Rocky, rocky, pebble-y, pebble-y


I slowly hauled my belongings from Booze & Snooze down to the port that Wednesday morning, anxious to just get on the catamaran and head to Hvar.

I stood, perched at the ramp to the Jadrolinija catamaran, the country’s main ferry system that weaves through Croatia’s islands and across the Adriatic to Italy,  until after boarding had started with the hope Mel and Shaun would come bounding down from their hostel, bags on their backs, ready to go.

Only, they never did.

I love traveling solo, I really do. I feel like you meet more people when you are by yourself. If you want social interaction traveling solo almost forces you to be a little more outgoing, a little more friendly, than you would in normal life. It also creates a fascinating dynamic — you make friends fast and furious — and then move on and do the same thing, town after town.

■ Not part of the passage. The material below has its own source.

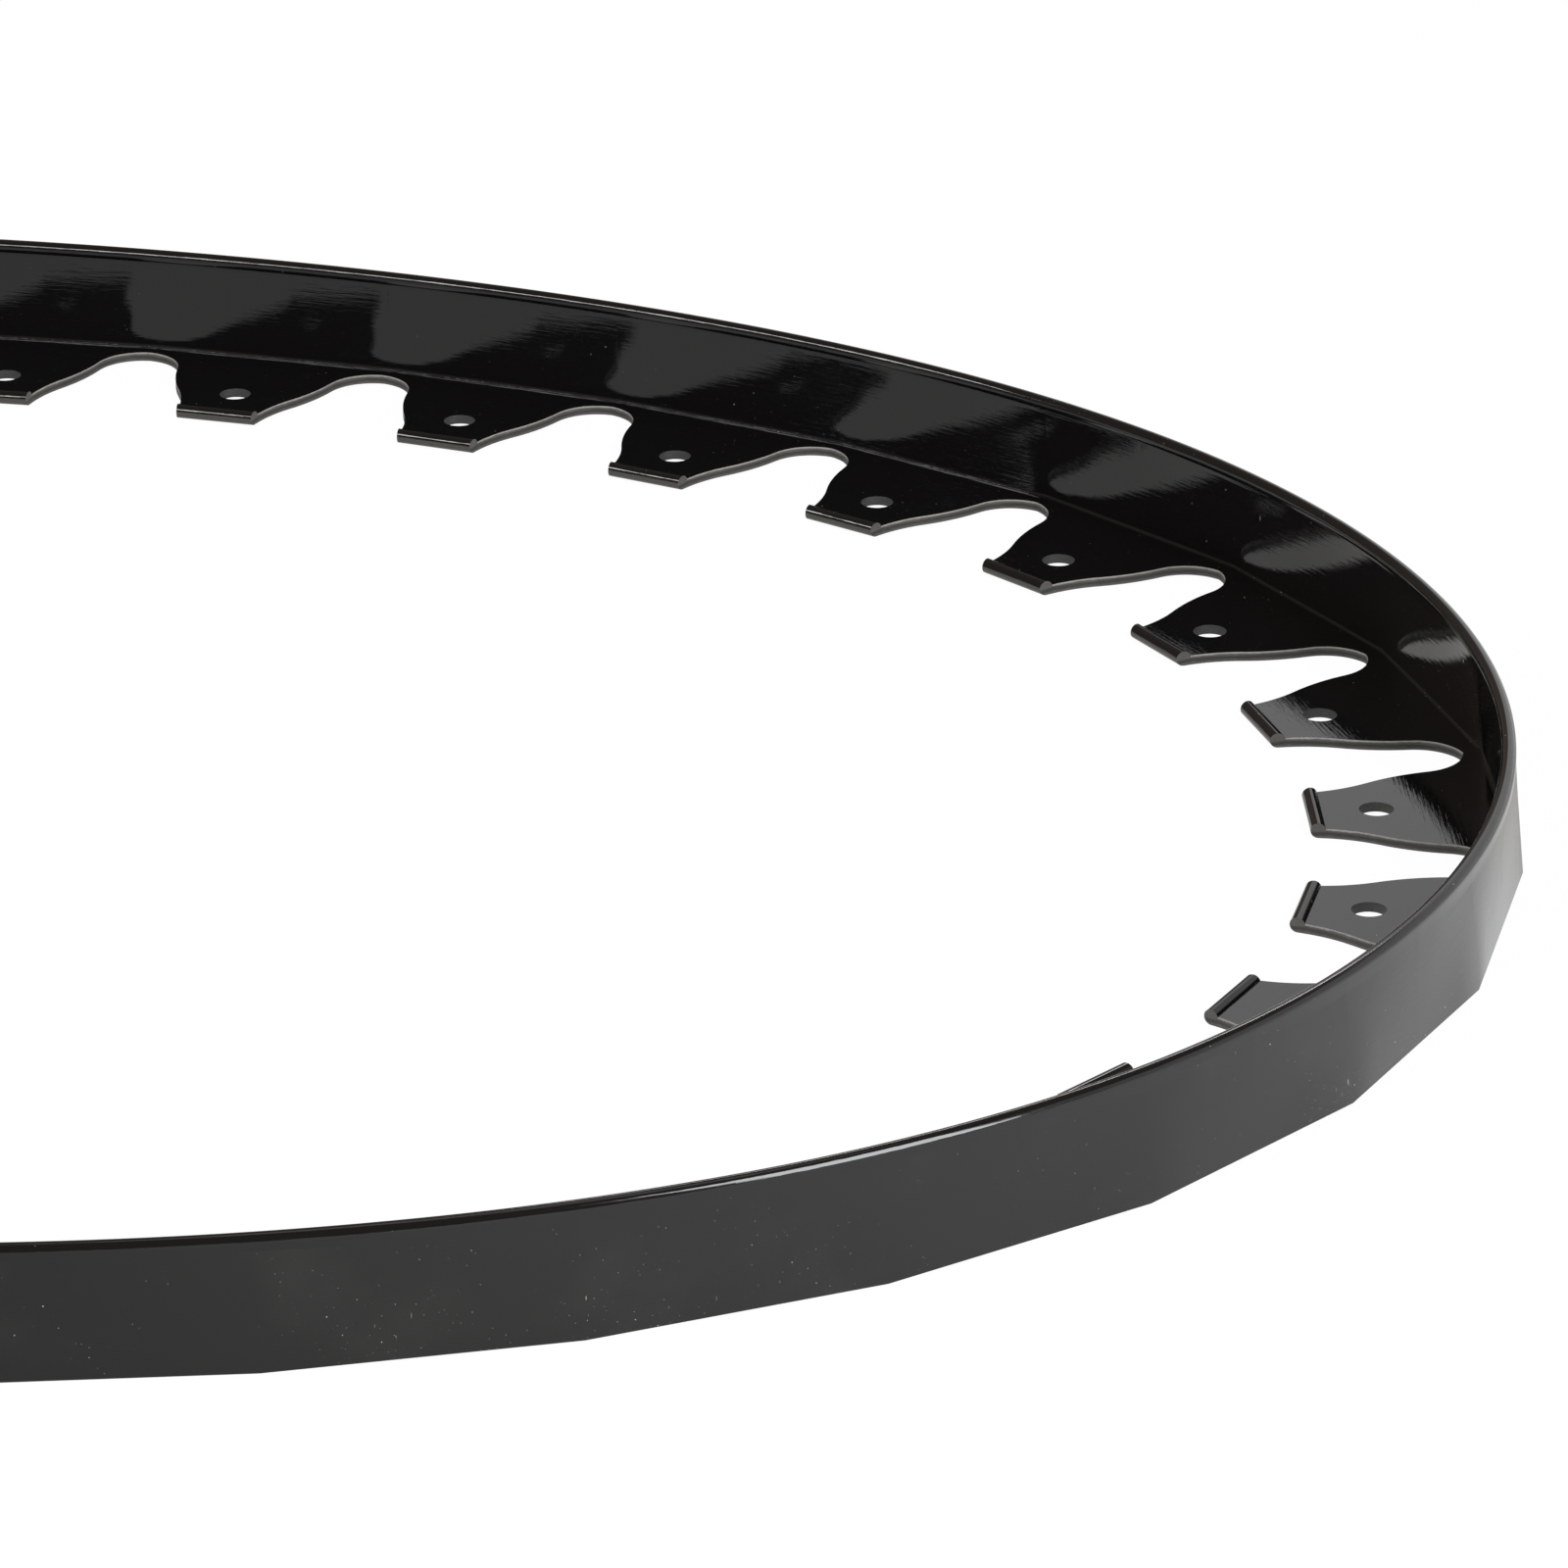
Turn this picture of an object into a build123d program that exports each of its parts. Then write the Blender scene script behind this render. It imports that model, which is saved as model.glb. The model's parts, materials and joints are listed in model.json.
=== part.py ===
from build123d import *
from math import cos, pi, radians, tan
import os

# No-dig landscape edging: one extruded L-shaped strip, notched into tabs, bent round into an oval hoop.
# It bends at its notches, so it is made as one segment for each tab, from notch to notch, in order along
# the strip: counter-clockwise seen from above, from the front free end at -X round to the back one.
# Frame: millimetres, +Z up, the flange's underside on Z = 0, the origin under the middle of the oval.

# The strip and its bend
segments = 35  # tabs in the strip; an odd number puts a tab at +X and the two free ends at -X
pitch = 84.0  # from notch to notch, along the foot of the wall's outer face
end_bend = 5.05  # degrees: extra bend at the notches by the oval's ends, and missing from its sides
end_gap = 1.0  # between the two free ends

# The upright wall, with the bead along its rim
wall_height = 38.0
wall_thickness = 2.0
rim_diameter = 4.4
rim_neck = 1.5  # height of upright wall under the rim's bead

# The flange and its tabs; a reach is measured inwards from the foot of the wall's outer face
flange_thickness = 3.0
crease_radius = 0.8  # in the angle between the flange and the wall
tab_reach = 58.6
stake_hole_diameter = 10.3
stake_hole_reach = 38.0
tip_bead_diameter = 4.6  # a full round along the tab's tip, level with the flange's underside

# The notch between two tabs: a round end, sides that flare, then a shoulder that runs to the tip
notch_reach = 7.9  # to the nearest point of the notch
notch_radius = 15.1
flare_radius = 61.1
shoulder_radius = 44.3
throat_slope = 12.0  # degrees between the notch's side and the square line, where the flare starts
flare_slope = 31.4  # the same, where the flare meets the shoulder
tip_slope = 10.0  # the same, at the tip

middle_segment = (segments + 1) / 2
rim_foot = wall_height - rim_diameter - rim_neck


def bend_after(segment):
    """Degrees that the strip turns at the notch after this segment; 0 and the last are the free ends."""
    steps = segment + 0.5 - middle_segment
    return 360 / segments + end_bend * cos(4 * pi * steps / segments)


def segment_planes():
    """One plane for each segment: at the middle of the wall's foot, X along the strip and Y inwards."""
    here = Vector(0, 0, 0)
    heading = 0
    middles = []
    for segment in range(1, segments + 1):
        along = Vector(1, 0, 0).rotate(Axis.Z, heading)
        middles.append((here + along * (pitch / 2), along))
        here = here + along * pitch
        heading += bend_after(segment)
    square = 90 - middles[segments // 2][1].get_signed_angle(Vector(1, 0, 0), Vector(0, 0, -1))
    turned = [(spot.rotate(Axis.Z, square), along.rotate(Axis.Z, square)) for spot, along in middles]
    free_end = turned[0][0] - turned[0][1] * (pitch / 2)
    centre = Vector((free_end.X + turned[segments // 2][0].X) / 2, free_end.Y, 0)
    return [Plane(origin=spot - centre, x_dir=along, z_dir=(0, 0, 1)) for spot, along in turned]


def end_plane(bend, side, trim=0.0):
    """The upright plane through the notch at one end of a segment, facing the segment's middle."""
    inwards = Vector(-side, 0, 0).rotate(Axis.Z, side * bend / 2)
    return Plane(origin=Vector(side * pitch / 2, 0, 0) + inwards * trim, z_dir=inwards)


def tab_plan(tip):
    """Half a notch, the tab with its square tip at the given reach, and half of the next notch."""
    with BuildSketch() as plan:
        with BuildLine():
            arch = JernArc((pitch / 2, notch_reach), (-1, 0), notch_radius, throat_slope - 90)
            flare = JernArc(arch @ 1, arch % 1, flare_radius, flare_slope - throat_slope)
            shoulder = JernArc(flare @ 1, flare % 1, shoulder_radius, tip_slope - flare_slope)
            rest = tip - (shoulder @ 1).Y
            corner = shoulder @ 1 + Vector(-rest * tan(radians(tip_slope)), rest)
            Polyline(shoulder @ 1, corner, (0, tip))
            Polyline(arch @ 0, (pitch / 2, wall_thickness / 2), (0, wall_thickness / 2))
            mirror(about=Plane.YZ)
        make_face()
    return plan.sketch


def tip_bead():
    """The round bead along the tab's tip, its ends cut to the tab's plan."""
    radius = tip_bead_diameter / 2
    with BuildPart() as bead:
        with BuildSketch():
            add(tab_plan(tab_reach))
        extrude(amount=tip_bead_diameter)
        with BuildSketch(Plane.YZ):
            with Locations((tab_reach - radius, radius)):
                Circle(radius)
        extrude(amount=pitch / 2, both=True, mode=Mode.INTERSECT)
    return bead.part


def half_wall(bend):
    """The wall and rim from a tab's middle to its notch: straight at the foot, an arc along the rim."""
    half_bend = bend / 2
    radius = pitch / 2 / tan(radians(half_bend))
    centre = (0, radius)
    with BuildPart() as half:
        with BuildSketch():
            with BuildLine():
                inner_end = pitch / 2 - wall_thickness * tan(radians(half_bend))
                Polyline((0, 0), (pitch / 2, 0), (inner_end, wall_thickness), (0, wall_thickness), close=True)
            make_face()
        with BuildSketch(Plane.XY.offset(rim_foot)):
            with BuildLine():
                outer = CenterArc(centre, radius, -90, half_bend)
                inner = CenterArc(centre, radius - wall_thickness, -90, half_bend)
                Line(outer @ 0, inner @ 0)
                Line(outer @ 1, inner @ 1)
            make_face()
        loft(ruled=True)
        with BuildSketch(Plane.YZ):
            bead_radius = rim_diameter / 2
            with Locations((bead_radius, wall_height - bead_radius)):
                Circle(bead_radius)
            with Locations((0, rim_foot)):
                Rectangle(wall_thickness, rim_neck + bead_radius, align=(Align.MIN, Align.MIN))
        revolve(axis=Axis((*centre, 0), (0, 0, 1)), revolution_arc=half_bend)
    return half.part


def strip_segment(segment):
    """One tab's length of the strip, cut off at the notch on each side, with its stake hole."""
    bend_before = bend_after(segment - 1)
    bend_next = bend_after(segment)
    with BuildPart() as piece:
        with BuildSketch():
            add(tab_plan(tab_reach - tip_bead_diameter / 2))
            with Locations((0, stake_hole_reach)):
                Circle(stake_hole_diameter / 2, mode=Mode.SUBTRACT)
        extrude(amount=flange_thickness)
        split(bisect_by=end_plane(bend_before, -1), keep=Keep.TOP)
        split(bisect_by=end_plane(bend_next, 1), keep=Keep.TOP)
        add(tip_bead())
        add(half_wall(bend_next))
        add(mirror(half_wall(bend_before), about=Plane.YZ, mode=Mode.PRIVATE))
        foot_of_wall = (0, wall_thickness, flange_thickness)
        fillet(piece.edges().sort_by_distance(foot_of_wall)[:2], crease_radius)
        if segment == 1:
            split(bisect_by=end_plane(bend_before, -1, end_gap / 2), keep=Keep.TOP)
        if segment == segments:
            split(bisect_by=end_plane(bend_next, 1, end_gap / 2), keep=Keep.TOP)
    return piece.part


os.makedirs("parts", exist_ok=True)
for number, place in enumerate(segment_planes(), 1):
    name = f"edging_segment_{number:02d}"
    finished = place.location * strip_segment(number)
    finished.label = name
    export_step(finished, f"parts/{name}.step")
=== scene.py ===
# Landscape edging hoop: the finish of the notched plastic strip, and the studio that it stands in.
# The strip's shape is all in the frame, with one CAD node for each tab-long segment. Here each segment gets
# its plastic.

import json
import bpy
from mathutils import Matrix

bl_info = {
    "name": "Landscape edging hoop",
    "version": (1, 0, 0),
    "blender": (4, 5, 0),
    "location": "View3D > Sidebar > Edging",
    "description": "Finishes a notched lawn edging strip bent into an oval hoop, and sets up its studio",
    "category": "Object",
}

from math import atan2, cos, radians, sin

import bmesh
import bpy
from bpy.props import FloatProperty, FloatVectorProperty, PointerProperty
from mathutils import Matrix, Vector

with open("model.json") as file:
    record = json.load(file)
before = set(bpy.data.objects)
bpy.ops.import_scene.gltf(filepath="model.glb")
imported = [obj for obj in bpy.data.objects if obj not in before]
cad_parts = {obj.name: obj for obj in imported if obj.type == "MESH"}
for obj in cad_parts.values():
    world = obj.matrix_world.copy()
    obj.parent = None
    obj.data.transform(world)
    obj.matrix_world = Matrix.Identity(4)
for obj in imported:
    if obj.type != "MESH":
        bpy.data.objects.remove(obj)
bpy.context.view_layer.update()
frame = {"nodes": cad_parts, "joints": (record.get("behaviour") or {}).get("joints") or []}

# Heights and reaches on every segment, in metres from the foot of the wall's outer face
FLANGE_THICKNESS = 0.003
WALL_THICKNESS = 0.002
TIP_REACH = 0.0586
TIP_BEAD = 0.0046
STAKE_HOLE_REACH = 0.038
STAKE_HOLE_RADIUS = 0.00515
RIM_FOOT = 0.0336
BEND_REACH = 0.018  # how far from a notch the foot of the wall bends
NOTCH_START = 0.005  # the notches and holes are all farther inwards than this
FLANGE_CLEAR = 0.004  # higher than all of the flange, lower than the top of the bead along the tip
END_FACE_START = 0.04  # a segment's end faces are farther than this from its middle
CREASE_FULL = 0.0003  # the crease's mask is full up to this far from the wall and the flange,
CREASE_GONE = 0.001  # and gone from here
FACE_MARGIN = 0.0005  # room round a face that a mask has to hold
HAIR = 0.00005  # room for a face that lies right at a height or a reach

# How much of a face's normal lies along an axis, from 0 to 1
LEANING = 0.5
MOSTLY = 0.7
SQUARE_ON = 0.9

# The painted floor reflection on the foot of the bead along the tip fades out between these shares of its
# height
REFLECTION_FADE = (0.55, 0.65)

# The plastic's fine detail: depths in metres, the rest as shares
DRAWN_OUT = 0.05  # how much slower a die line changes along the strip than across it
WAVE_DEPTH = 0.00006
# Painted highlight: the dust colour and the extra specks all along the crease make a pale line, standing in
# for the light the fillet would catch
OUTER_FILM = 0.012  # how much of the dust's colour lies in the smudges on the outer wall,
CREASE_HIGHLIGHT = 0.026  # and all along the crease
SHINY_DUST, OUTER_DUST = 0.08, 0.34  # the amount of specks on the shiny faces and on the outer wall,
CREASE_DUST_AND_HIGHLIGHT = 0.2  # and how much more of them lies in the crease
SMUDGE_ROUGHNESS = 0.05
SPECK_ROUGHNESS = 0.5

# Where dust and smudges lie: between which values of the patches' noise they come in
DUST_PATCHES = (0.35, 0.75)
SMUDGE_PATCHES = (0.5, 0.8)
DUST_HEIGHTS = (0.004, 0.03)  # full below the first, and thinned to WALL_DUST above the second
WALL_DUST = 0.4
SPECK_EDGE = (0.06, 0.12)  # how far from its middle a speck fades out, as a share of its cell
FAINTEST_SPECK = 0.12
FAINT_SHARE = 0.2  # of all specks, the share that is as faint as that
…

I really liked Mel and Shaun, so when the boat pulled away from the dock, it made me sad they were not there, too. I was, once again, solo. But I knew, as my previous travel experiences had dictated, I would meet new and fascinating people as soon as I was ready.

My antics from the night before were starting to catch up with me, along with the throbbing in my ankle. For now, I wanted to zone out and breathe in my trip to that point. 

I looked around at the boat’s passengers. Most of them were Croatian, as evidenced by the conversations taking place around me. There were about 15 backpackers, mostly Aussies or Kiwis, and some stragglers from the summer tourist season, carrying on in Italian, German and more.

To my left was a guy with a tiny hoop nose ring and handlebar ‘stache. He was solo, too, but too intimidating to even think about saying hello to at that moment.

To my right, a family with small children.

I don’t get a lot of sleep when I travel. There is too much around me that is stimulating. The sea! The ruins! The people! I get way too into my surroundings and closing my eyes means I miss something precious that being awake would have let me experience. But, at that moment, I needed a little bit of sleep in order to function. So, I let my eyes close as the boat powered its way around some of Croatia’s many islands.

When we finally arrived in Hvar, the sunniest place in all Croatia, an hour later, I was immediately struck by its beauty.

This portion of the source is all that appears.